The new entity – FACT-RCF Building Products Limited – will produce building material including partition walls, utilising the gypsum stored at the two units of FACT. Union minister for chemicals and fertilisers, Ram Vilas Paswan, laid the foundation stone for the joint venture's production line.
Speaking on the occasion, Paswan said the government would soon come out with a compact fertiliser policy that primarily aims at enhancing domestic production of chemicals based fertilisers.
'The country is now dependent on imported fertilisers due to lower domestic production. The new policy will envisage the possibility of increasing investments in the production sector of chemicals fertilisers,' he said, adding that the Centre would also consider the proposal to supply sulphur at subsidised rates to FACT as the huge increase in global prices of sulphur put FACT into deep trouble.
Owing to this, a large number of plants at the Udyogamandal division of FACT had been closed for some weeks and the company was trying hard to tide over the crisis.
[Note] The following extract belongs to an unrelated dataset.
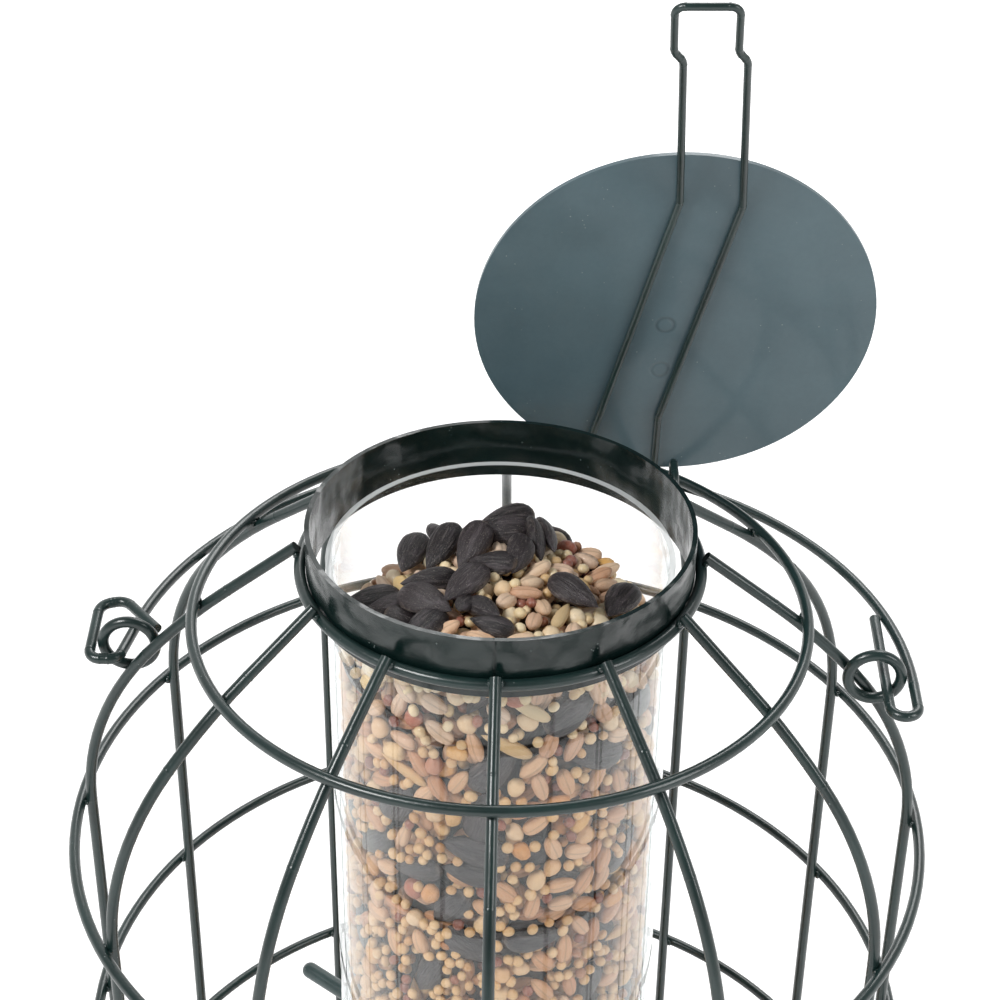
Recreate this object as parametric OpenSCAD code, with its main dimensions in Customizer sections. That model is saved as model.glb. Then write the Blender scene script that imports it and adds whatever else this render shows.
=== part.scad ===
/* [Cage] */
// Diameter of the upright and round cage wires
wire_d = 2.4; // [1.8:0.1:3.2]
// Radius of the straight side, at the middle of the upright wires
cage_r = 90.2; // [86:0.2:110]
// Turn of the whole cage about its axis
cage_turn = -0.9; // [-5:0.1:5]
// Turn of the front wire from its even place
front_rib_turn = 0; // [-3:0.1:3]
// Turn of the two side wires, which carry the eyes, from their even place
side_rib_turn = -0.4; // [-3:0.1:3]
// Slope of the shoulder next to the collar, down from level
shoulder_slope = 38; // [35:1:41]
// Slope where the slow bend of the shoulder ends
mid_slope = 49; // [46:1:53]
// Radius of the slow bend of the shoulder
shoulder_bend_r = 130; // [110:5:150]
// Radius of the bend into the straight side
side_bend_r = 62; // [54:1:70]
// Free end of an upright wire past its touch on the neck ring
rib_end = 0.8; // [0.4:0.1:2]
// Radius of the shoulder ring, at the middle of its wire
shoulder_ring_r = 64; // [61:0.5:72]
// Distance from an end of the straight side to the side ring nearest to it
ring_inset = 0.7; // [0.5:0.1:4]
// Gap left for the weld where two wires cross
weld_gap = 0.04; // [0.02:0.01:0.2]
// Swell of a wire at either end of a bend
swell = 0.05; // [0.03:0.01:0.1]

/* [Collar and height] */
// Height from the base to the rim of the collar
total_h = 327; // [315:1:350]
// Outer radius of the collar
collar_r = 40; // [39:0.5:42]
// Height of the collar
collar_h = 13.5; // [12:0.5:18]
// Thickness of the collar's sheet
sheet_t = 1; // [0.6:0.1:1.6]
// Depth of the ring round the collar below the rim
neck_ring_z = 9.6; // [9:0.1:11]

/* [Seed tube] */
// Outer radius of the tube
tube_r = 36; // [34:0.25:38]
// Wall of the tube
tube_wall = 1.2; // [0.8:0.1:2]
// Depth of the tube's rim below the collar's rim
tube_drop = 8.2; // [6:0.2:10]
// Free space between two pieces that lie round each other
fit_gap = 0.3; // [0.2:0.05:0.5]

/* [Base] */
// Thickness of the base floor
floor_t = 1.2; // [0.8:0.1:2.4]
// Height of the round lip that centres the tube, above the floor
spigot_h = 5; // [3:0.5:9]
// Thickness of that lip
spigot_t = 1.2; // [0.8:0.1:2]
// Radius of a drain hole
drain_r = 2; // [1:0.25:3]
// Radius of the circle of drain holes
drain_circle_r = 22; // [16:1:26]
// Number of drain holes in that circle
drain_count = 6; // [3:1:10]

/* [Perches] */
// Diameter of a perch rod
perch_d = 4.1; // [3:0.1:6]
// Length of a perch rod, end to end
perch_len = 126; // [110:1:140]
// Height of the upper perch
perch_upper_z = 162; // [155:1:170]
// Height of the lower perch
perch_lower_z = 66; // [56:1:74]
// Turn of the upper perch, from the front towards the right
perch_upper_turn = 51; // [47:1:55]
// Turn from the upper perch to the lower one
perch_step_turn = 90; // [85:1:95]
// Gap round a rod where it goes through the tube
perch_hole_gap = 0.06; // [0.04:0.01:0.3]

/* [Feeding ports] */
// Height of a port above its perch
port_rise = 20; // [17:0.5:24]
// Inner radius of a port
port_r = 6.5; // [5:0.25:8]
// Wall of a port's hood
hood_wall = 1.3; // [0.8:0.1:2]
// How far the top of a hood stands out of the tube
hood_reach = 4; // [3:0.25:5]
// How far the bottom of a hood stands out of the tube
hood_low_reach = 1.5; // [1:0.25:2.5]

/* [Seed] */
// Depth of the seed heap's top below the collar's rim
heap_drop = 14; // [11:0.5:30]
// Fall of the heap's sides
heap_slope = 11; // [5:0.5:20]
// Tilt of the whole heap, down to the back
heap_tilt = 7; // [0:0.5:10]

/* [Lid] */
// Radius of the lid
lid_r = 43; // [42.5:0.25:44]
// Thickness of the lid's sheet
lid_t = 1; // [0.6:0.1:1.6]
// Height of the shut lid's underside above the collar's rim
lid_lift = 2.2; // [2.1:0.1:2.6]
// The shut lid's middle, to the right of the cage axis
lid_x = 0.6; // [0:0.1:1]
// The shut lid's middle, behind the cage axis
lid_y = 1.7; // [1.2:0.1:2.2]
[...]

FACT had tied up with Indian Potash Limited (IPL) for ensuring regular supply of inputs worth Rs 400 crore on a monthly basis.
Paswan said the government would moot a multi-faceted project to bail out the 64-year-old company from its present crisis.
FACT will also start a container freight station in association with the Central Warehousing Corporation (CWC) and Container Corporation of India (CCI).
FACT and CWC have already signed an MoU for the new project, work on which would start shortly.
'A new urea plant with an outlay of Rs 5,000 crore and an initial production capacity of 100,000 tonne a year will be constructed by 2012 when the proposed LNG terminal would be operational at Kochi,' Paswan said.
The gypsum-based plant would give a new fillip to FACT as over 4 million tonne of gypsum stocks have piled up.
Earlier, Korean company Joongang had approached to start a joint venture for producing gypsum-based products, which, however, did not take off. RCF is having a similar unit in Maharashtra, which uses Australian technology.